Oleh EH Kartanegara*)
Bekerja adalah bagian dari ibadah. Ilustrasi
Dalam beberapa pidato yang menggetarkan hati jutaan pendengarnya, Presiden Soekarno beberapa kali menyelipkan petikan ayat suci Alquran. Dalam sidang Perserikatan Bangsa-Bangsa (PBB) awal 1960-an, umpamanya, orator ulung itu mengutip penggalan surah ar-Ra'd [13]: 11. "…. Sesungguhnya Allah tidak mengubah keadaan suatu kaum sampai mereka mengubah keadaan yang ada pada mereka sendiri .…"
Maksud Bung Karno kala itu menggemakan semangat bangsa Indonesia lewat forum internasional untuk mengubah keadaan (nasib) menjadi lebih baik di masa depan. Presiden pertama RI itu tidak keliru, karena kata "qowmin" dalam teks aslinya-seperti dikutip Muhammad Abduh dalam Risalatut Taukhid-menyangkut nasib suatu kaum (masyarakat dan bangsa), bukan nasib seseorang.

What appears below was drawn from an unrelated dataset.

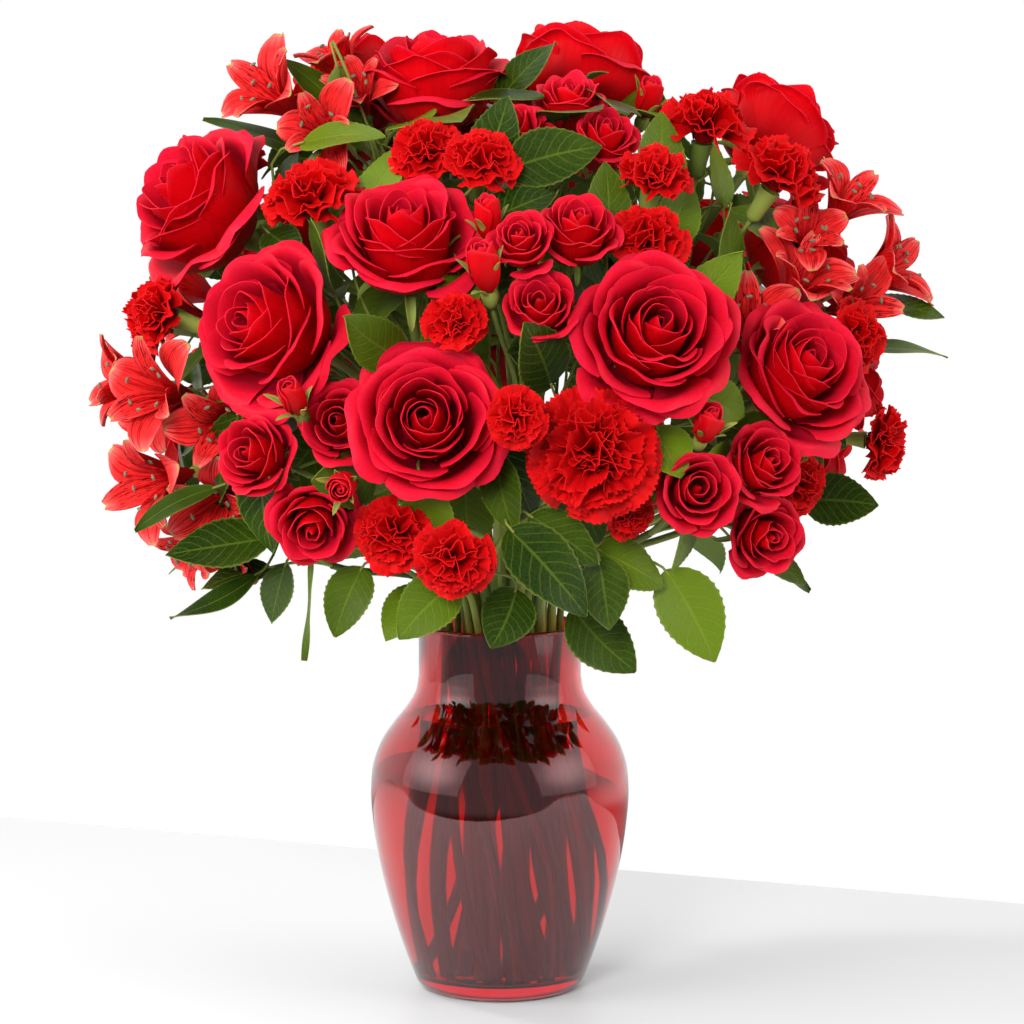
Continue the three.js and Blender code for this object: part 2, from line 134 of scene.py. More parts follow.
class Head:
    """A flower head: its kind, the point under its calyx, the direction that it faces, and its radius."""

    def __init__(self, kind, face, cap):
        share, height = CAPS[kind]
        self.kind = kind
        self.faces = face.normal
        self.radius = cap / share
        self.base = face.middle - face.normal * self.radius * height
        self.middle = face.middle - face.normal * self.radius * height * 0.35


def head_kind(node, cap):
    """What a head is, from its node's name and the size of its flat top."""
    if node.startswith("rose"):
        return "rose"
    if node.startswith("spray"):
        return "bud" if cap < LARGEST_BUD_CAP else "spray"
    return "alstroemeria" if node.startswith("alstroemeria") else "carnation"


def heads_of(node, faces):
    """The heads of a node: a regular polygon is a flat top, unless a larger one faces away behind it."""
    tops = [(face, face.round_radius()) for face in faces]
    found = []
    for face, cap in tops:
        larger_behind = any(
            other.normal @ face.normal < -0.99 and size > cap
            and np.linalg.norm(other.middle - face.middle) < DEEPEST_HEAD
            for other, size in tops
        )
        if cap > SMALLEST_CAP and not larger_behind:
            found.append(Head(head_kind(node, cap), face, cap))
    return found


SMALLEST_LEAF = 140 * MM * MM
LEAF_PLATE = 1.6 * MM  # more than a plate's thickness
LEAF_SHIFT = 5 * MM  # more than the distance between the middles of a plate's two sides
NARROW_LEAF = 0.36  # the width of a narrow leaf is a smaller share of its length


class Leaf:
    """A leaf: the place where its stalk meets it, its axes, length and width. A narrow one is a lance."""

    def __init__(self, base, along, up, length, width):
        self.base, self.along, self.up = base, along, unit(up - along * (up @ along))
        self.across = np.cross(self.along, self.up)
        self.length, self.width = length, width
        self.narrow = width < NARROW_LEAF * length


def same_plate(one, other):
    """Whether two faces are the two sides of one leaf."""
    between = one.middle - other.middle
    back_to_back = one.normal @ other.normal < -0.99
    return back_to_back and abs(between @ one.normal) < LEAF_PLATE and np.linalg.norm(between) < LEAF_SHIFT


def leaf_on(side):
    """The leaf that a side of its plate shows, along the outline's longest axis, widest near its base."""
    along = np.linalg.svd(side.points - side.points.mean(0))[2][0]
    reach = side.points @ along
    if side.middle @ along > (reach.max() + reach.min()) / 2:
        along, reach = -along, -reach
    outward = unit(side.middle - DOME_CENTRE) + 0.6 * UP + np.array([0, -0.2, 0])
    up = side.normal * np.sign(side.normal @ outward)
    across = np.cross(along, up)
    base = side.middle + along * (reach.min() - side.middle @ along)
    return Leaf(base, along, up, np.ptp(reach), np.ptp(side.points @ across))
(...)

Entah karena latah atau biar tampak beragama dengan baik dan benar, sampai sekarang pun banyak orang suka mengutip penggalan ayat itu bila bicara tekad untuk mengubah nasib. Tafsirnya pun meniru persis Soekarno-perubahan dari negatif (kurang mampu, miskin, terbelakang) menjadi positif (mampu, modern, maju).
Dalam kasus Indonesia sekarang, tafsir serupa itu justru malah bisa menampakkan kezaliman diri sendiri. Telaah para mufasir klasik tentang penggalan ayat itu mengungkapkan bahwa sesungguhnya "Allah tidak mengubah keadaan suatu kaum" dari keadaan baik (positif)-seperti telah ditetapkan-Nya-menjadi buruk (negatif). Perkara keadaan kaum itu kemudian menjadi buruk, tentu itu karena kelancangan kaum itu sendiri.
Dalam at-Tafsir al-Muyassar, Dr 'Aidh al-Qarni, seperti juga M Quraish Shihab dalam Tafsir al-Mishbah, diuraikan bahwa rahmat, hidayah, dan anugerah dari Tuhan yang semula serbabaik (positif), telah diubah menjadi buruk (negatif) oleh suatu kaum. Tuhan konsisten tidak mengubah nikmat yang diberikan kepada suatu kaum, tetapi kaum itu sendiri yang mengubahnya menjadi niqmat (bencana).
Untuk kasus bangsa kita, misalnya, siapa berani mengatakan bahwa surga dunia ciptaan Tuhan yang bernama Indonesia, yang subur makmur tiada terkira ini, sekarang berubah menjadi berantakan begini bukan karena ulah tangan bangsa Indonesia sendiri?
Kita mengubah anugerah dan nikmat Tuhan menjadi bencana dan laknat. Tuhan memberi kita kesyukuran dan kita membalasnya dengan kekufuran. Tuhan menanamkan iman ke lubuk hati hamba-Nya, kita malah asyik menyekutukan-Nya dengan berhala-berhala hiburan, politik, dan ekonomi.
Sungguh mengerikan kalau masih ada orang yang lantang berpidato: "Karena Tuhan tidak mengubah nasib suatu bangsa. Sebagai bangsa, kitalah yang harus mengubah nasib kita sendiri." Naudzubillhi min dzalik.